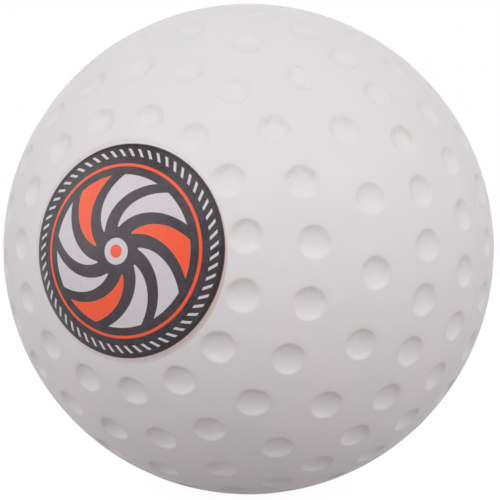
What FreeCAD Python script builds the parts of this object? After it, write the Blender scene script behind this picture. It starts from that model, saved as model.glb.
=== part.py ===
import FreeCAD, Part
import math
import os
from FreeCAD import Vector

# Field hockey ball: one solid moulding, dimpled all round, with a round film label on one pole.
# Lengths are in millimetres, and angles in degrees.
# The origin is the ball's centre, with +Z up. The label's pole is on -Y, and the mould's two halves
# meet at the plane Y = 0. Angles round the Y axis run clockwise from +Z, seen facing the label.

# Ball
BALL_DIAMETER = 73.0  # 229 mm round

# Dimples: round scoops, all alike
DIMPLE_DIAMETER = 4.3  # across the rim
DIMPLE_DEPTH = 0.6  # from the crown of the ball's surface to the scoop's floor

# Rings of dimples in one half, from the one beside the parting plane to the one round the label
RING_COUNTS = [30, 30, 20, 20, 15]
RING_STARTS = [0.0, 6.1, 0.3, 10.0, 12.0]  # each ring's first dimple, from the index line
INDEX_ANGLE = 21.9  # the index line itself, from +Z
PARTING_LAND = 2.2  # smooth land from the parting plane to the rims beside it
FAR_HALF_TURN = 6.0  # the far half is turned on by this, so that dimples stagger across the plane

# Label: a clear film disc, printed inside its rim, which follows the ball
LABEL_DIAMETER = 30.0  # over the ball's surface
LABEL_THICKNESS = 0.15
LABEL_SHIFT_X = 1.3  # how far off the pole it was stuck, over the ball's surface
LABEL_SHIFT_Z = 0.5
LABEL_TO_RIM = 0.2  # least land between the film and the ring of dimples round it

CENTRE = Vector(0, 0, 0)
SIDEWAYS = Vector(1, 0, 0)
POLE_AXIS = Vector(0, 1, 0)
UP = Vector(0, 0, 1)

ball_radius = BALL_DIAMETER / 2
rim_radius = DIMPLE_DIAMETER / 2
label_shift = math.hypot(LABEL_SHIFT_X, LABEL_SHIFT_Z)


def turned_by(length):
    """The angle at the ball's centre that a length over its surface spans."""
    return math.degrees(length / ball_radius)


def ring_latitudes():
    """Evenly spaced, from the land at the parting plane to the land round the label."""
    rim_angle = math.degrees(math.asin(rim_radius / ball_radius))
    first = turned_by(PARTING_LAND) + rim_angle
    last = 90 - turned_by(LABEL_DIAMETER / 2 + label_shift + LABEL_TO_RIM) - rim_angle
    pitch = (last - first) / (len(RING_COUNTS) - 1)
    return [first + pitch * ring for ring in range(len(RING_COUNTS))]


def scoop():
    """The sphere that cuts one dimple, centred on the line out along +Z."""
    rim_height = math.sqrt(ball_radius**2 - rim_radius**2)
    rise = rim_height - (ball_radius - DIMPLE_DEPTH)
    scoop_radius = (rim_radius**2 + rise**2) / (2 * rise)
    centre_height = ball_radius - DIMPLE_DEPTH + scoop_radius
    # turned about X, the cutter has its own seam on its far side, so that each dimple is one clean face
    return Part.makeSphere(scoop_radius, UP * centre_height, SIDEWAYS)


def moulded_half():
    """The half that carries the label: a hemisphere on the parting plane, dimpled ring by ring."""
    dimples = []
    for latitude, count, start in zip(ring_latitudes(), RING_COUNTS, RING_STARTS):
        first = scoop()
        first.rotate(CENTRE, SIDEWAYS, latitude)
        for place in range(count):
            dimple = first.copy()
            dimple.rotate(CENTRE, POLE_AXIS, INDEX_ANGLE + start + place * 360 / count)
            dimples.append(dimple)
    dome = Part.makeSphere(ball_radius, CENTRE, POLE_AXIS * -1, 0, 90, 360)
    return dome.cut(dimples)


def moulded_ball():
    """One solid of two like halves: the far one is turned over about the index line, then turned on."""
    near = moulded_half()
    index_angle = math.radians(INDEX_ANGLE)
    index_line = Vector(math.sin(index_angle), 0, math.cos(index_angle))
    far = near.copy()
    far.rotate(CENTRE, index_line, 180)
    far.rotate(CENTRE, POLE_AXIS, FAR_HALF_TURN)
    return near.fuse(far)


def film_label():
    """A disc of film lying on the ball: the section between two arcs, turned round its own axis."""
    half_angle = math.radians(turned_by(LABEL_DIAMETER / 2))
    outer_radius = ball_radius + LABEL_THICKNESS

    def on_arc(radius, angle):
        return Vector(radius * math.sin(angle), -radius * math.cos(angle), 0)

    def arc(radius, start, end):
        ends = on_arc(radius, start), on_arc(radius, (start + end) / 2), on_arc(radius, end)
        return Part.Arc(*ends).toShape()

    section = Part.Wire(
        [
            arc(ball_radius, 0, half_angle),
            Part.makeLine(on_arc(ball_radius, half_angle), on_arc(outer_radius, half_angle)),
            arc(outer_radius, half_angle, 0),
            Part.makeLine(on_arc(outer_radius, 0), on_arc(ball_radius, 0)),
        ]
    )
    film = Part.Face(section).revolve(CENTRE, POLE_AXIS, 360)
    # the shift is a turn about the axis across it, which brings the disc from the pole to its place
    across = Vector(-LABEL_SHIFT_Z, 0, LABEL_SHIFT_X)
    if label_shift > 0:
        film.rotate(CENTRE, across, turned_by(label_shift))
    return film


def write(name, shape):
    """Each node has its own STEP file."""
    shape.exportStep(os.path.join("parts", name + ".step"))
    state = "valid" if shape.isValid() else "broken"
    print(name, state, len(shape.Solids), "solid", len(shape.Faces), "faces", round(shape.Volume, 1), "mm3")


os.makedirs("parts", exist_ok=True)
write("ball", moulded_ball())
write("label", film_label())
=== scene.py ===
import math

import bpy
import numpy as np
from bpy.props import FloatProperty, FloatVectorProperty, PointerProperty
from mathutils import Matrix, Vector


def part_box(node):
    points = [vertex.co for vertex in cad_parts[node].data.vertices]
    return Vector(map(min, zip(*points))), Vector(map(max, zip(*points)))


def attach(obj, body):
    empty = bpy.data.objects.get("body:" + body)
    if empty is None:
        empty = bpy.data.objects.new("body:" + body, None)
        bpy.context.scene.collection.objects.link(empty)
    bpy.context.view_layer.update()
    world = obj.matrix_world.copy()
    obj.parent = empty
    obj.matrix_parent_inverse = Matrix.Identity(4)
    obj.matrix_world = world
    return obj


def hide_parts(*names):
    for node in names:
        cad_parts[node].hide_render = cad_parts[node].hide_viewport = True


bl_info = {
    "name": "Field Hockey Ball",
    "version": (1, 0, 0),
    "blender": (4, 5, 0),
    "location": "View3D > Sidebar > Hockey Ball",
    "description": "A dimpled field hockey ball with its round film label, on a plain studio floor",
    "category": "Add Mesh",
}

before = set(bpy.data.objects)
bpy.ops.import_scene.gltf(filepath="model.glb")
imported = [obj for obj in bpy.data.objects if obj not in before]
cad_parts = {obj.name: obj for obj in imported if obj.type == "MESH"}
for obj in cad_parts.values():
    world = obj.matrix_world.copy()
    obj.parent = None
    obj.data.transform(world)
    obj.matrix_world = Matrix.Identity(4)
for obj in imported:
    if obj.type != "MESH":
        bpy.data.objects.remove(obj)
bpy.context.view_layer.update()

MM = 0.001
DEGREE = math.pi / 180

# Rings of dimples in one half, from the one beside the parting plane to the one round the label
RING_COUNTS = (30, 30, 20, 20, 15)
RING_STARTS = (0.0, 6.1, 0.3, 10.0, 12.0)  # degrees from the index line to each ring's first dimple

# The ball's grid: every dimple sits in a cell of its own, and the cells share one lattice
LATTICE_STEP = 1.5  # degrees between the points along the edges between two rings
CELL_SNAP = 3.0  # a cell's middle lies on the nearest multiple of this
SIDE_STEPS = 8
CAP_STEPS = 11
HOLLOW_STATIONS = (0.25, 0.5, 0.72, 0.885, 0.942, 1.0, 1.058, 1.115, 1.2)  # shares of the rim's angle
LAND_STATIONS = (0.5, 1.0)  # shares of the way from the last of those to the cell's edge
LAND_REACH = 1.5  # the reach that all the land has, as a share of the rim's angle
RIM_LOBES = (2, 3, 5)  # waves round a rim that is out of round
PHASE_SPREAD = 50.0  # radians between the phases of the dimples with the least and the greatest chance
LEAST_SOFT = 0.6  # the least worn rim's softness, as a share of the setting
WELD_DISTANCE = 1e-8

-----

--- OBJECTIVE ---
Quote exactly the stretch of lines above that starts at the first one and ends at the line with "FAR_HALF_TURN = 6.0", and nothing beyond it.

--- SOLUTION TO THIS PROBLEM ---
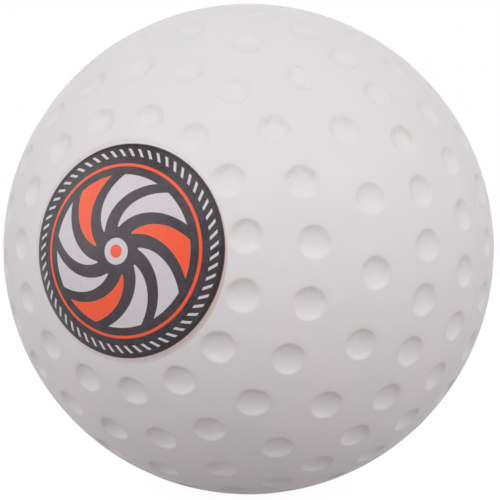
What FreeCAD Python script builds the parts of this object? After it, write the Blender scene script behind this picture. It starts from that model, saved as model.glb.
=== part.py ===
import FreeCAD, Part
import math
import os
from FreeCAD import Vector

# Field hockey ball: one solid moulding, dimpled all round, with a round film label on one pole.
# Lengths are in millimetres, and angles in degrees.
# The origin is the ball's centre, with +Z up. The label's pole is on -Y, and the mould's two halves
# meet at the plane Y = 0. Angles round the Y axis run clockwise from +Z, seen facing the label.

# Ball
BALL_DIAMETER = 73.0  # 229 mm round

# Dimples: round scoops, all alike
DIMPLE_DIAMETER = 4.3  # across the rim
DIMPLE_DEPTH = 0.6  # from the crown of the ball's surface to the scoop's floor

# Rings of dimples in one half, from the one beside the parting plane to the one round the label
RING_COUNTS = [30, 30, 20, 20, 15]
RING_STARTS = [0.0, 6.1, 0.3, 10.0, 12.0]  # each ring's first dimple, from the index line
INDEX_ANGLE = 21.9  # the index line itself, from +Z
PARTING_LAND = 2.2  # smooth land from the parting plane to the rims beside it
FAR_HALF_TURN = 6.0  # the far half is turned on by this, so that dimples stagger across the plane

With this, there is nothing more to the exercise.